Financially, the company is mispriced. The market is valuing it as a standard, slow-growth software vendor (P/E ~19x), ignoring the accelerating earnings growth, the "moat" around its enterprise client base, and the massive runway for expansion. As DreamArts executes its plan to reach ¥10 billion in revenue, we expect a dual-engine expansion of both earnings (EPS growth) and valuation multiples (P/E expansion).
Key Catalysts:
Earnings Beats: Continued quarterly demonstration of operating leverage (profit growing faster than revenue).
MTP Execution: Concrete evidence of tracking towards the ¥2B operating profit target for 2028.

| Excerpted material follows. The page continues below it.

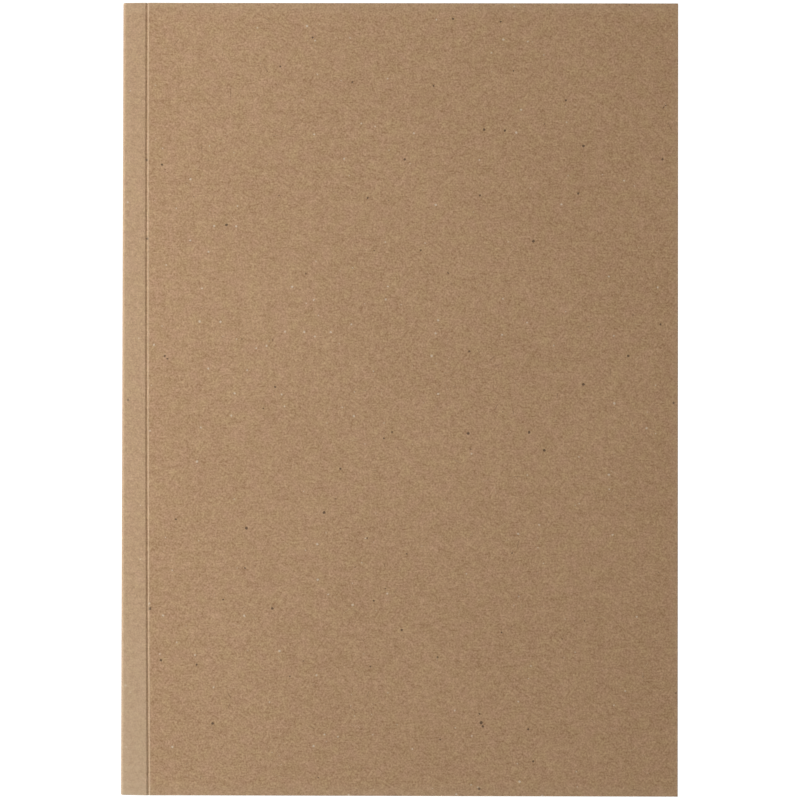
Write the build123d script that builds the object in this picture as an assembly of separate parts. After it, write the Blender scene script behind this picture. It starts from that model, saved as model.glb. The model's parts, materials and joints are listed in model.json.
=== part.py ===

Strategic Partnerships: Announcements of deep alliances with major global consulting firms or SIs, which would serve as a stamp of approval and a new sales channel.
Risks:
The primary risks are execution-related (hiring sales talent) and competitive (Kintone moving upmarket). However, the company's strong balance sheet provides a substantial safety net.
Summary: ASYMMETRIC UPSIDE POTENTIAL
The stock is currently in a consolidation phase, trading around the ¥3,825 level, which is approximately 20% below its 52-week high of ¥4,845 set in August 2025.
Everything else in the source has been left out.